なお銀行は、経営改善計画書を企業から提出されてリスケジュールを行った後、銀行に対し定期的に業績を報告したり、可能な範囲で返済額を増額したりするなど、銀行に対し誠意を見せていると、リスケジュールは更新しやすくなります。
リスケジュールの更新がされなくても企業は倒産しない
リスケジュールを断られると、企業は自動的に倒産してしまうかというとそうではありません。
リスケジュールは銀行と企業との同意のもと、返済条件を企業にとってラクにすることですが、初めてのリスケジュール交渉で銀行が同意しない、もしくはリスケジュール更新時に銀行が同意しない場合は、銀行は不良債権処理の流れに移っていきます。
信用保証協会保証付融資では、保証協会から銀行へ代わりに支払う代位弁済、保証付融資でない融資(プロパー融資)では債権をサービサーに売却、という流れが普通です。その流れの中で、同じ銀行にある預金は相殺(そのため、預金はリスケジュールを行っていない、融資を受けていない銀行に移しておくとよいでしょう)、担保不動産の競売を行います。

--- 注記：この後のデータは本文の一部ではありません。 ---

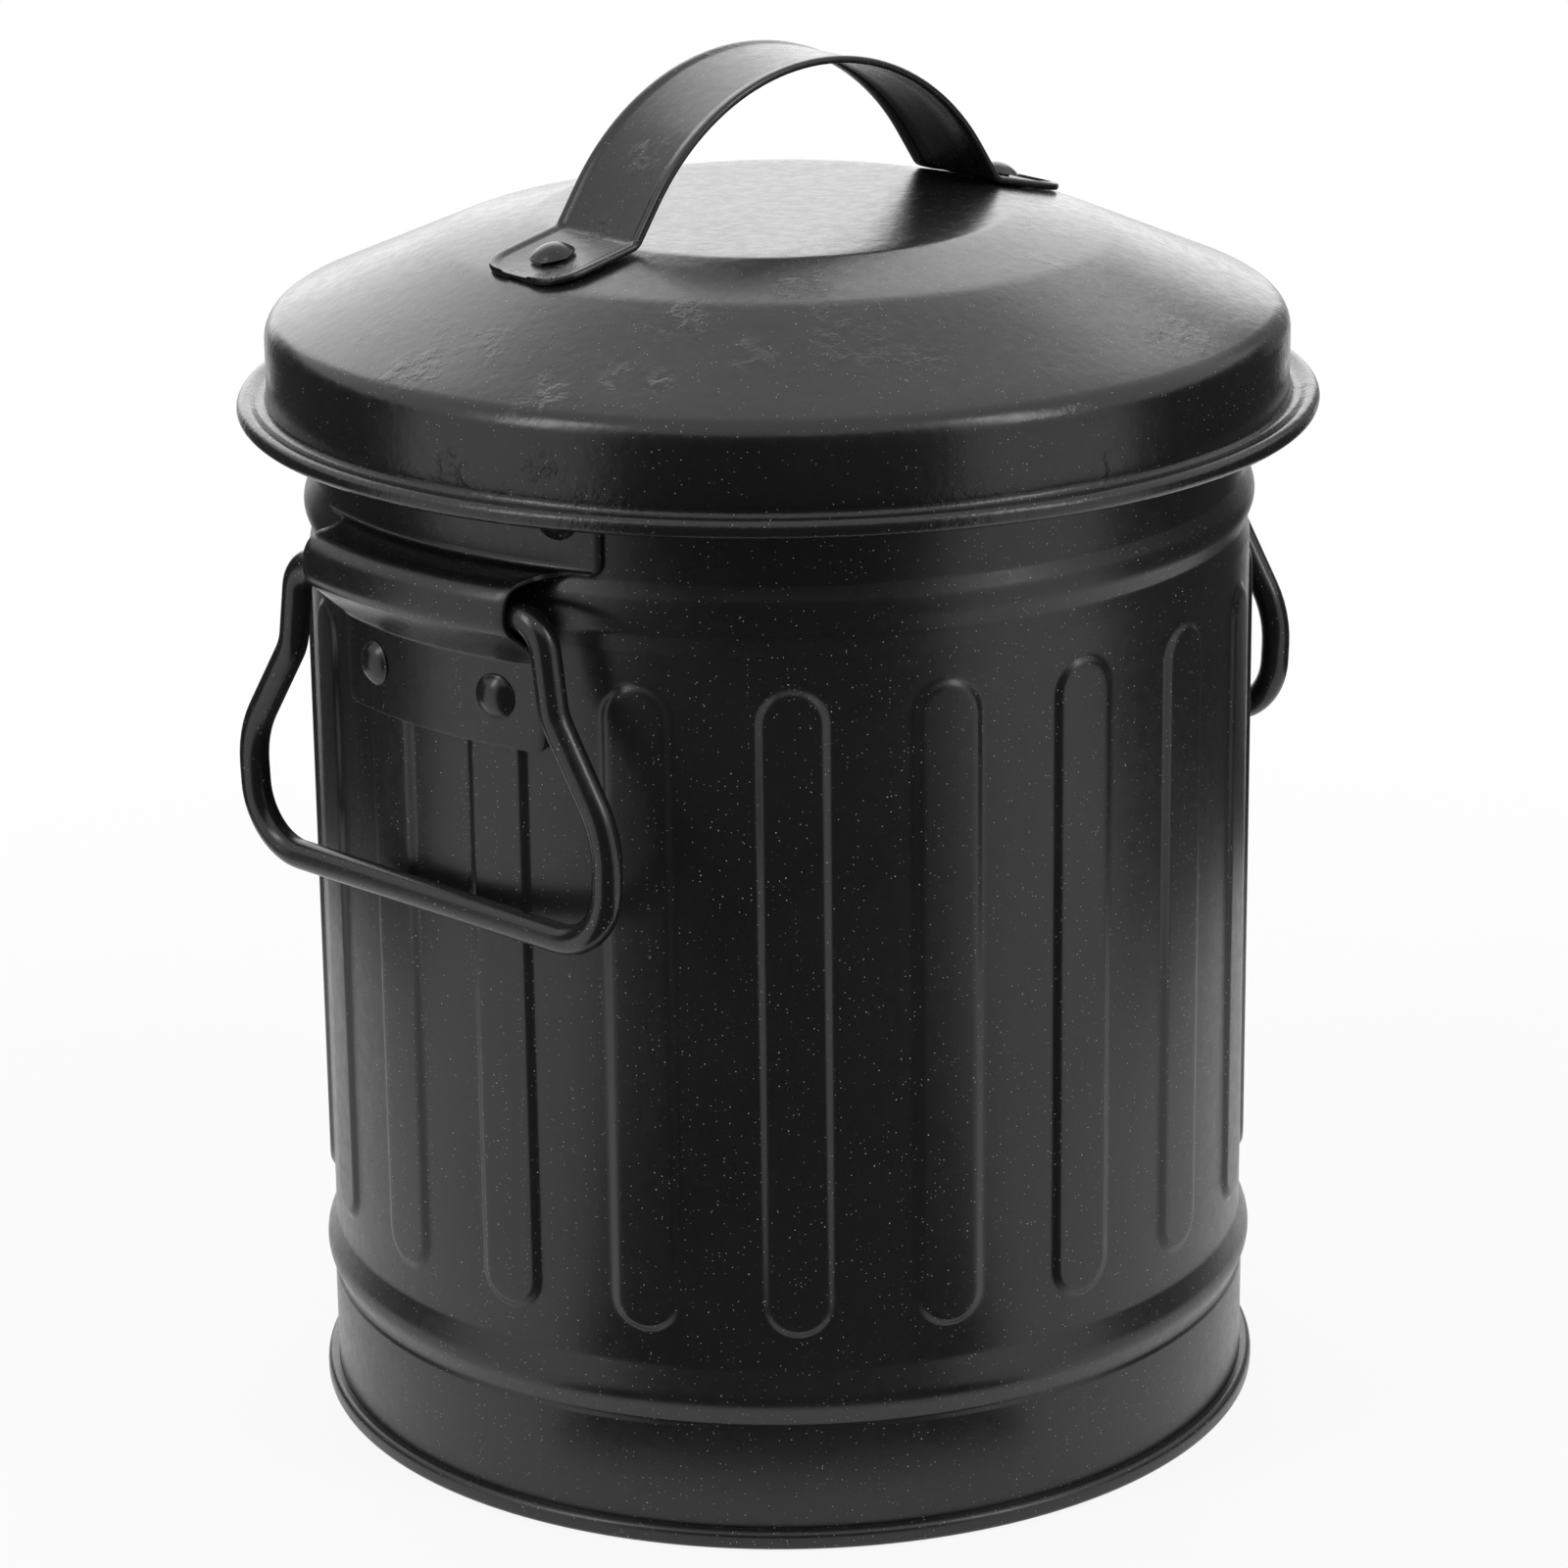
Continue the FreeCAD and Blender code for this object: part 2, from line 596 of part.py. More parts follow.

そしてその後は、保証協会やサービサーとの返済交渉の流れになります。保証協会やサービサーとは、企業や連帯保証人が返済可能な金額を返済するというスタンスになります。
こう考えると、リスケジュールを更新できなくても悲観することはありません。経営は継続することはできます。しかし、その後、新たに融資を受ける道が断たれる(全く断たれるというわけではないですが)など、やはりリスケジュールは更新を続け、いつかは返済再開の道ができる方を、経営者は目指すべきです。